In this methodological pilot study, we approach this challenge presenting a CNN-based method using single U-Net trained on three orthogonal orientations with consequent merging of respective orientations in a consensus model using different voting strategies. Training of a triplanar network as opposed to training of three orientation-specific networks requires that all slices have identical dimensions which we have ensured by resampling the volume to a regular cube in the preprocessing step. Further, we have observed that single orientation predictions tend to contain many erroneous detections, hence we applied different merging strategies of individual orientations in order to potentially reduce both the numbers of false positives and false negatives and to increase the segmentation accuracy. The most restrictive unanimous merging strategy implying that only pixels that had been confirmed in all three orientations are accepted has been previously suggested to be a key factor for the good performance of lesion segmentation [20]. In our study, unanimous voting strategy achieved the highest precision, i.e., most of the pixels predicted as tongue were true predictions. However, this precision gain was outweighed by the loss in recall showing that this approach missed pixels from the tongue. The opposite approach with union of all orientations achieved very high recall at the contrary, but obviously is limited by the low precision. As a result, both approaches yield significant deviation in segmented tongue volume compared to unbiased ground truth. Softmax averaging of predicted probabilities (which is equivalent to merging with majority voting in case of equal weights for the three respective orientations) performed best, balancing precision and recall better than other models and achieved an average Dice coefficient of 0.88. Very good accordance between ground truth tongue volume and tongue volume provided by consensus models with softmax averaging and major voting was achieved in our test dataset, outperforming all other strategies at the group level.
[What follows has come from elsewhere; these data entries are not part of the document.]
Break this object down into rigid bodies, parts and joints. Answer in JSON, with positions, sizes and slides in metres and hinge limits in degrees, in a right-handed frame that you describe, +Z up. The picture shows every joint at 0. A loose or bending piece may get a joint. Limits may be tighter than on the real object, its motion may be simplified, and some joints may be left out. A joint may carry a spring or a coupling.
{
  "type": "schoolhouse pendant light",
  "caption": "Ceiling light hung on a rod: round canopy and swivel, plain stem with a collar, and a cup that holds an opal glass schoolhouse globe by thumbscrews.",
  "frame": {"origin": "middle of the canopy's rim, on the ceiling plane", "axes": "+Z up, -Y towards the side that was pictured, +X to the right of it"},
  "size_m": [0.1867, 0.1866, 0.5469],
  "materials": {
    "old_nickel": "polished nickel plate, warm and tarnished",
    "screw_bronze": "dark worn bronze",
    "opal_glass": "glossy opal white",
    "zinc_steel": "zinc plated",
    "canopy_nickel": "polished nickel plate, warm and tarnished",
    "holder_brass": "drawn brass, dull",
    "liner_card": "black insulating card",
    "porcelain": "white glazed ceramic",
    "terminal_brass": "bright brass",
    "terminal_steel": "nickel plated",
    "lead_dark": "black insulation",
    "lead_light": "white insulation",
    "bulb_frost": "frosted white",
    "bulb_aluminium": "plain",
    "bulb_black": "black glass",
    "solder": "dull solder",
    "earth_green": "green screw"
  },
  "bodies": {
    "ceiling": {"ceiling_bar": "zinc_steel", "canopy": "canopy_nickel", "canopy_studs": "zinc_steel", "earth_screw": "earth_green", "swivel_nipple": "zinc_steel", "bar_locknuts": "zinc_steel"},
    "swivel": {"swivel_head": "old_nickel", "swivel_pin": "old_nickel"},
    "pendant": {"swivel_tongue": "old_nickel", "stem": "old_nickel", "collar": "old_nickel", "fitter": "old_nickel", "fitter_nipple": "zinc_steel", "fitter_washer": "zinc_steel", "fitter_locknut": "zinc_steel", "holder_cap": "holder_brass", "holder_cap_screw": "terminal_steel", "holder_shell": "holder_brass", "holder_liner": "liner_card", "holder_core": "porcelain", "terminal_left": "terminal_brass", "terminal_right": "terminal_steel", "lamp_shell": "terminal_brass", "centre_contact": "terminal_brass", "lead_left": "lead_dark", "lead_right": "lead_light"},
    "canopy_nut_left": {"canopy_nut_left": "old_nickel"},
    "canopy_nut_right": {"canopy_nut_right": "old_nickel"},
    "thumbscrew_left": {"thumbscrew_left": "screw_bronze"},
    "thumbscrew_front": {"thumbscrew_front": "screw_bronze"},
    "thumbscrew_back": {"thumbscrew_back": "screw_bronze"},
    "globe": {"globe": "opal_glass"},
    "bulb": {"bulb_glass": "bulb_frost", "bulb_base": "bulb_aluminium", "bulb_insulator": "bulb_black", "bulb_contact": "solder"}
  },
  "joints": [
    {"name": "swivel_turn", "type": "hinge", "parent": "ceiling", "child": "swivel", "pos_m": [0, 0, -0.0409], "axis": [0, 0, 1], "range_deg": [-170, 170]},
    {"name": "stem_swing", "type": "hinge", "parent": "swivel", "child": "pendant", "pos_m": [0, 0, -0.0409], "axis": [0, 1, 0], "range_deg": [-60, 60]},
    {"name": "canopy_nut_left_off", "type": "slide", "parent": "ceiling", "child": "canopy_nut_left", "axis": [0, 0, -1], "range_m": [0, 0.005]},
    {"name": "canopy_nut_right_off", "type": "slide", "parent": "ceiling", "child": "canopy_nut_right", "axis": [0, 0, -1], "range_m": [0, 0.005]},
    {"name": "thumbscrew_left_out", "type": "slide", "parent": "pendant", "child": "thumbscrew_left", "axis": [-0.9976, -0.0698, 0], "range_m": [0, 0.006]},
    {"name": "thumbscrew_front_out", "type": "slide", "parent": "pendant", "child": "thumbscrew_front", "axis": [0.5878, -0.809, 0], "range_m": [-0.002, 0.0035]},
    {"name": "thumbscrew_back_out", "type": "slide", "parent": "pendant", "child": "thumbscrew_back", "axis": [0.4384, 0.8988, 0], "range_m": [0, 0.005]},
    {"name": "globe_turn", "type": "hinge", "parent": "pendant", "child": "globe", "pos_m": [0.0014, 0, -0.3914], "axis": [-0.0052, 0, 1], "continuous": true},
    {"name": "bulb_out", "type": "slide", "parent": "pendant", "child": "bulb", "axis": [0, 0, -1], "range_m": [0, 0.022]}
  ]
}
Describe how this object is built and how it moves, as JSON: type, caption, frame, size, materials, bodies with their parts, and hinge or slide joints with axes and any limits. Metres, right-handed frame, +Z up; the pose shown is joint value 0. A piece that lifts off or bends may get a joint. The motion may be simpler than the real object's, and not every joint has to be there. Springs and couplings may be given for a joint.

In our datasets from ALS patients with ‘classical’ spinal manifestation on the one hand and patients with the ALS variant PBP with prominent bulbar syndrome including hypoglossus nerve involvement with consecutive tongue affectation on the other hand, plausible results could be obtained. Using the introduced automatic approach, the assessments in the ‘classical’ spinal ALS showed no significant results versus controls with respect to tongue volumes. These data are in accordance with previous studies, including a study in 206 ALS patients in which the MRI analyses of the tongue for different parameters including sagittal tongue area resulted in only small effect sizes [7]. Obviously, the variability of the tongue involvement as one part of the bulbar syndrome is high in ‘classical’ spinal ALS. In contrast, a highly significant difference in tongue volume was obtained between PBP patients and healthy controls in our study, even though high variability of tongue volumes was also observed at cross-sectional level. In this group with prominent bulbar symptoms, tongue involvement is a major element of the clinical presentation.

Conclusions

A CNN model of U-Net like architecture was successfully adapted for segmentation of the tongue from routinely acquired MRI scans of the human head. The training on three orthogonal orientations with consequent merging of respective orientations in a consensus model allowed for an automated determination of atrophy of the tongue at the group level. That way, the added value of this study is the future use of the developed pipeline in longitudinal clinical studies for the detection of tongue atrophy in neurologic diseases. To this end, not only larger patient groups have to be investigated, but correlation analyses have to follow with clinical (and perhaps other technical) markers of disease severity and longitudinal progression. More specifically, the structure/volume of the tongue will have to be correlated with tongue function assessments including tongue movement ability and swallowing function.